Return all the data, word for word.

+--

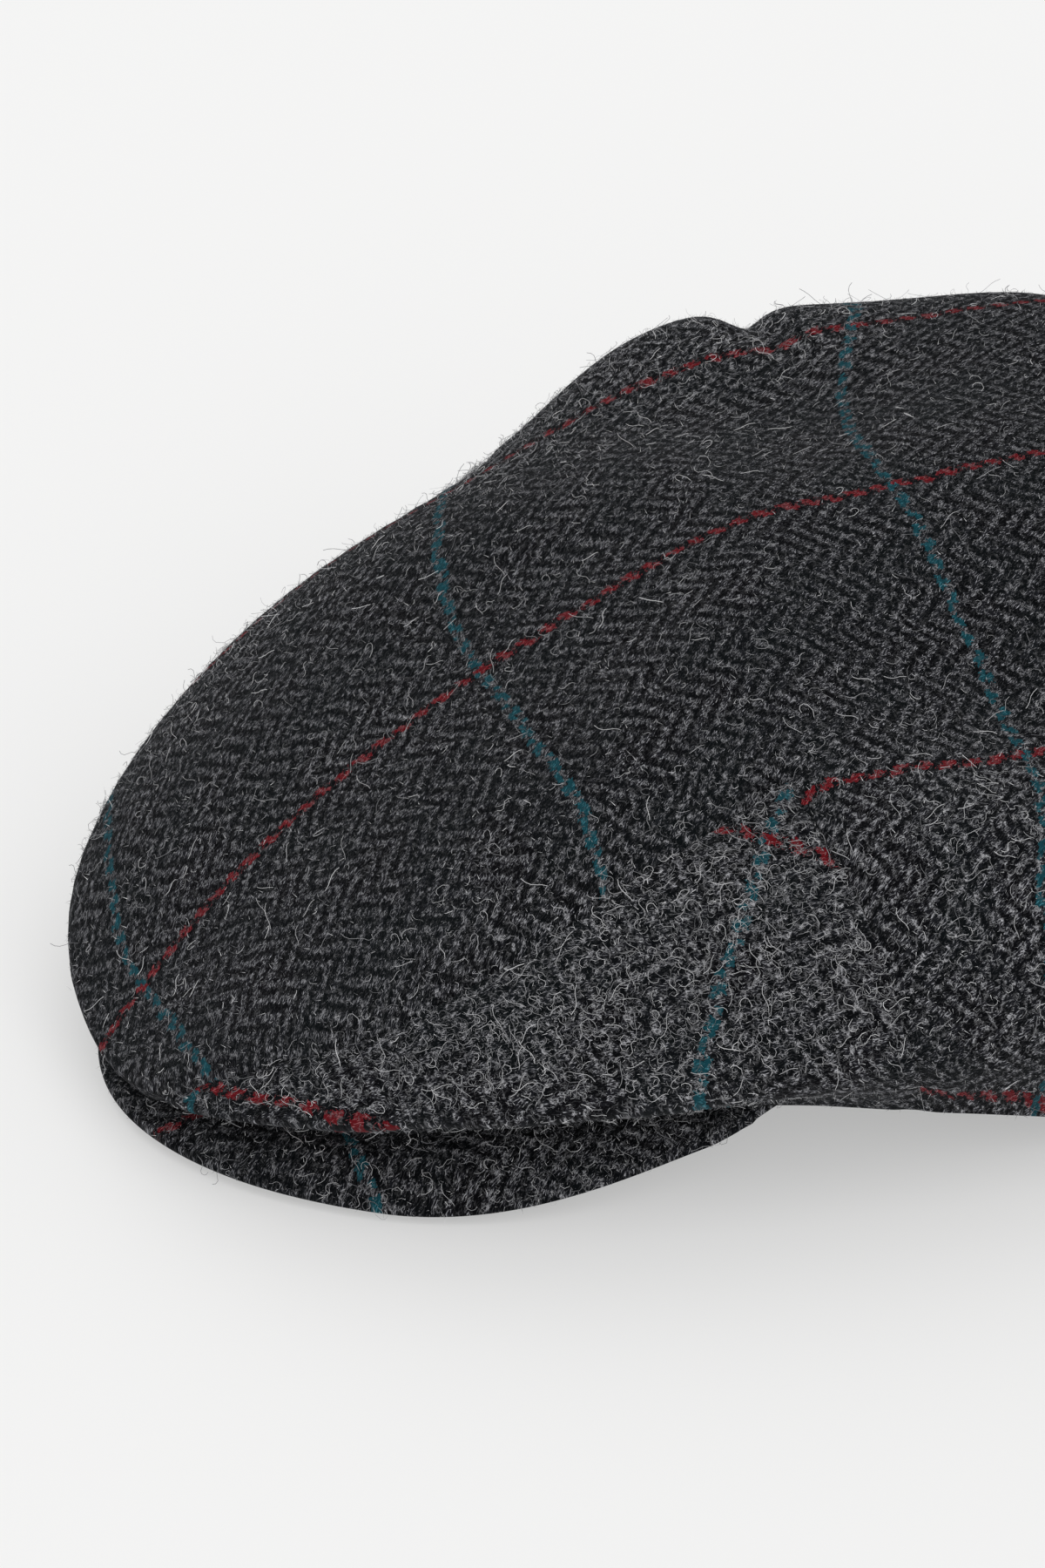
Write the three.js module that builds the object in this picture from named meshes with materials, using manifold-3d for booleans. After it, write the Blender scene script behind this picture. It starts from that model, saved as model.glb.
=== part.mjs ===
// A soft tweed flat cap: a one-piece top panel, two front side panels and a stiff peak.
// Millimetres, +Z up. The front faces -Y and the wearer's left is +X.
import * as THREE from "three";
import { mergeVertices } from "three/addons/utils/BufferGeometryUtils.js";
import Module from "manifold-3d";

// Driving dimensions
const clothWall = 2;
const peakThickness = 3.2;
const seamGap = 0.6;
const seatGap = 0.8;
const crownHeight = 104;
const peakHalfWidth = 74;
const peakBackY = -35;
const peakDeep = 102;
const foreheadHalfWidth = 66;
const foreheadBackY = -30;
const foreheadDeep = 56;
const foreheadSlope = 0.15;
const peakArch = 1.5;

// Between these two angles each end of the peak narrows to a tip of this width, tucked under the rim.
const peakTuckStart = 63;
const peakEnd = 69;
const peakTip = 2;

// Between these two angles from the centre front, each end of the peak lifts off the ground.
const peakLiftStart = 29;
const peakLiftEnd = 75;
const peakLift = 20;

// The crown's sections, one row for each angle round the cap from the centre front to the centre back.
// Each station is a radius from the plan's middle and a height; lean is the cloth's slant at its edge.
const sections = [
  { angle: 0, lean: 50, edge: [132.5, 6.6], wide: [138, 14], brow: [100, 56], crown: [50, 86] },
  { angle: 20, lean: 58, edge: [113, 11.4], wide: [136.5, 23], brow: [103, 59], crown: [51, 87] },
  { angle: 40, lean: 56, edge: [89, 15.8], wide: [122, 35], brow: [99, 67], crown: [52, 92] },
  { angle: 65, lean: 43, edge: [79, 20], wide: [104, 42], brow: [87, 75], crown: [51, 95] },
  { angle: 90, lean: 32, edge: [84, 18], wide: [102, 46], brow: [85, 86], crown: [51, 95] },
  { angle: 120, lean: 28, edge: [90, 5], wide: [114, 45], brow: [95, 90], crown: [53, 96] },
  { angle: 150, lean: 20, edge: [105, 0], wide: [128, 40], brow: [103, 94], crown: [57, 103] },
  { angle: 180, lean: 16, edge: [119, 0], wide: [134, 38], brow: [106, 91], crown: [60, 105] },
];

// Stations up the cloth: 0 edge, 1 wide, 2 brow, 3 crown, 4 top.
const topStation = 4;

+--

ANSWER IN FULL:
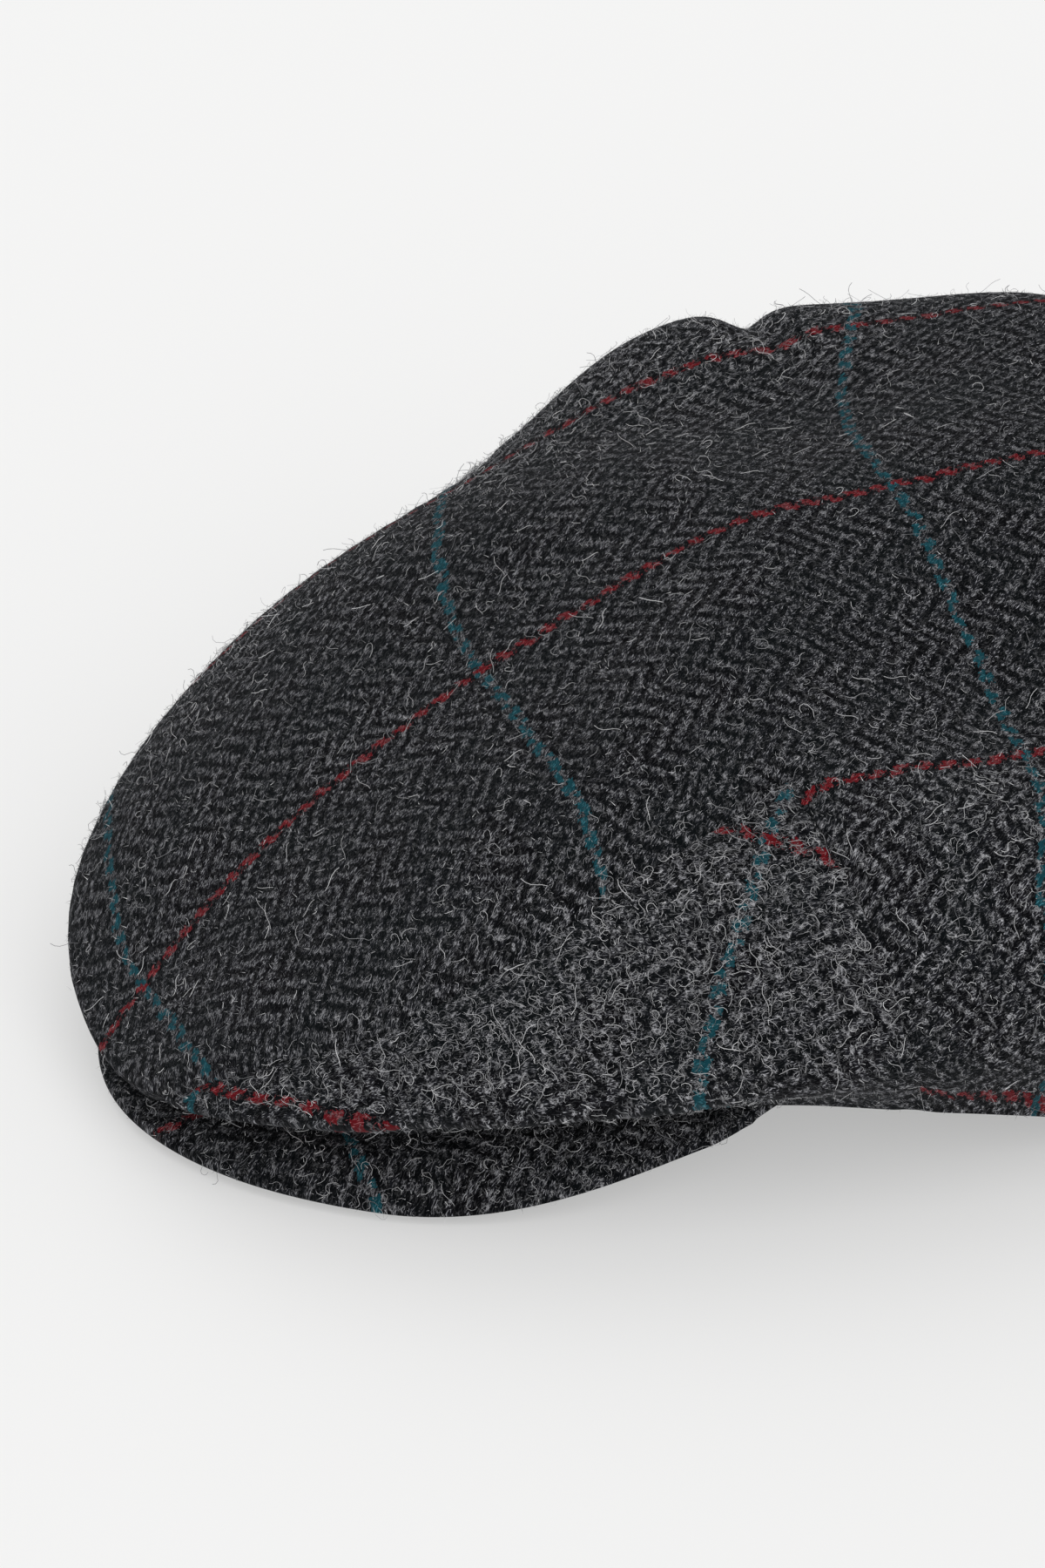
Write the three.js module that builds the object in this picture from named meshes with materials, using manifold-3d for booleans. After it, write the Blender scene script behind this picture. It starts from that model, saved as model.glb.
=== part.mjs ===
// A soft tweed flat cap: a one-piece top panel, two front side panels and a stiff peak.
// Millimetres, +Z up. The front faces -Y and the wearer's left is +X.
import * as THREE from "three";
import { mergeVertices } from "three/addons/utils/BufferGeometryUtils.js";
import Module from "manifold-3d";

// Driving dimensions
const clothWall = 2;
const peakThickness = 3.2;
const seamGap = 0.6;
const seatGap = 0.8;
const crownHeight = 104;
const peakHalfWidth = 74;
const peakBackY = -35;
const peakDeep = 102;
const foreheadHalfWidth = 66;
const foreheadBackY = -30;
const foreheadDeep = 56;
const foreheadSlope = 0.15;
const peakArch = 1.5;

// Between these two angles each end of the peak narrows to a tip of this width, tucked under the rim.
const peakTuckStart = 63;
const peakEnd = 69;
const peakTip = 2;

// Between these two angles from the centre front, each end of the peak lifts off the ground.
const peakLiftStart = 29;
const peakLiftEnd = 75;
const peakLift = 20;

// The crown's sections, one row for each angle round the cap from the centre front to the centre back.
// Each station is a radius from the plan's middle and a height; lean is the cloth's slant at its edge.
const sections = [
  { angle: 0, lean: 50, edge: [132.5, 6.6], wide: [138, 14], brow: [100, 56], crown: [50, 86] },
  { angle: 20, lean: 58, edge: [113, 11.4], wide: [136.5, 23], brow: [103, 59], crown: [51, 87] },
  { angle: 40, lean: 56, edge: [89, 15.8], wide: [122, 35], brow: [99, 67], crown: [52, 92] },
  { angle: 65, lean: 43, edge: [79, 20], wide: [104, 42], brow: [87, 75], crown: [51, 95] },
  { angle: 90, lean: 32, edge: [84, 18], wide: [102, 46], brow: [85, 86], crown: [51, 95] },
  { angle: 120, lean: 28, edge: [90, 5], wide: [114, 45], brow: [95, 90], crown: [53, 96] },
  { angle: 150, lean: 20, edge: [105, 0], wide: [128, 40], brow: [103, 94], crown: [57, 103] },
  { angle: 180, lean: 16, edge: [119, 0], wide: [134, 38], brow: [106, 91], crown: [60, 105] },
];

// Stations up the cloth: 0 edge, 1 wide, 2 brow, 3 crown, 4 top.
const topStation = 4;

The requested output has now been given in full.